Can you tell me more about what your views are on the importance of branding?
Most international branding agencies overrate their power and influence by a magnitude. As much as they would like to insist otherwise, in everyday life their work has a small impact on the actual service or product their clients provide or manufacture. But by far the biggest impact on the perception of a brand is the quality of that service or product. There are a couple of exceptions, fields where the consumer cant tell the difference between products (say, vodka or water), but in general the consumer is smarter then they paint her.
Describe one experience creating a flexible identity for a client.
Wayne: I have long thought that sameness in branding is overrated. There are situations where a static logo makes sense, specially when used as a quality mark, but there are many other instances where a more varied approach turns out to be superior. Flexible identities need:
1. A client that utilizes many, many brand applications and an attentive audience that will be able to see a wide variety of these applications on a regular basis.

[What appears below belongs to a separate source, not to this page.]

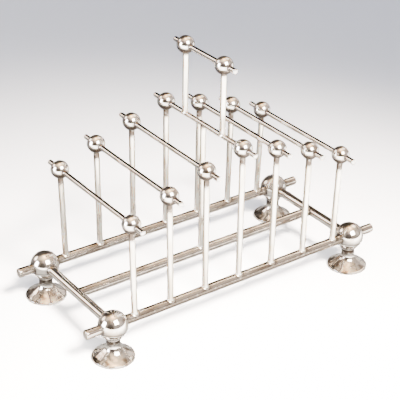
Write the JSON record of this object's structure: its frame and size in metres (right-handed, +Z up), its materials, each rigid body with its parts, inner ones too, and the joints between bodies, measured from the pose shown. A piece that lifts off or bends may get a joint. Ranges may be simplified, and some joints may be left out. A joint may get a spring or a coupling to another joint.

2. Thinking designers also at the level of implementation. Its important good people are involved on all levels.
Design can seem so impersonal and I've read that you want to be able to touch someone's life. Do you think it is possible and have there been any times where someone has told you so?
Wayne: Yes, I do think it's possible, and I do think it's very hard. The only instance where I knew I touched someone's heart for sure was when my friend Reini came to New York from Vienna and was afraid that none of the sophisticated NY women would talk to him and he'd wind up very lonely. We printed a poster with his photo and the headline: "Dear girls, please be nice to Reini" and plastered it all over the Lower East Side. He was touched. And got a girlfriend.
How do you go about inspiration/having ideas?
Wayne: The process I've been using most often has been described by Maltese philosopher Edward DeBono, who suggests starting to think about an idea for a particular project by taking a random object as point of departure. Say, I have to design a pen, and instead of looking at all other pens and thinking about how pens are used and who my target audience is etc., I start thinking about pens using.....(this is me now looking around the hotel room for a random object)....bed spreads. Ok, hotel bedspreads are...sticky....contain many bacteria...., ahh, would be possible to design a pen that is thermo sensitive, so it changes colors where I touch it, yes, that could actually be nice: An all black pen, that becomes yellow on the touching points of fingers/hands...., not so bad, considering it took me all of 30 seconds. Of course, the reason this works is because DeBono's method forces the brain to start out at new and different points of departure, preventing it from falling into a familiar grove it has formed before..
When you're stumped for an idea, what do you do to get your creative juices flowing again?
Wayne: - switch to another project
- use Brian Eno's Oblique Strategy cards (these are directional cards you can randomly pick up. They help to throw you out of a beaten path).
- Think about the project starting with a nonsensical statement: For example, if my problem is to design a car, may statement might be: The car has no wheels. Using this as a beginning thought, I will arrive at solutions from another angle (even though my resulting car might have wheels again)
You've talked before about not having style, but also appreciating the need for style. Can you elaborate about that here?
Wayne: Somebody smarter than me described style/form as the outside of a concept, and the concept the inside of style/form. We used to have a sign in the studio saying style=fart, but I am not so sure about this notion anymore. I found that attention to style can make the delivery of good content easier, so why not pay attention to it. I also found that by changing our own style on every project we stayed much on the surface stylistically and were in danger of ripping off styles developed by other people.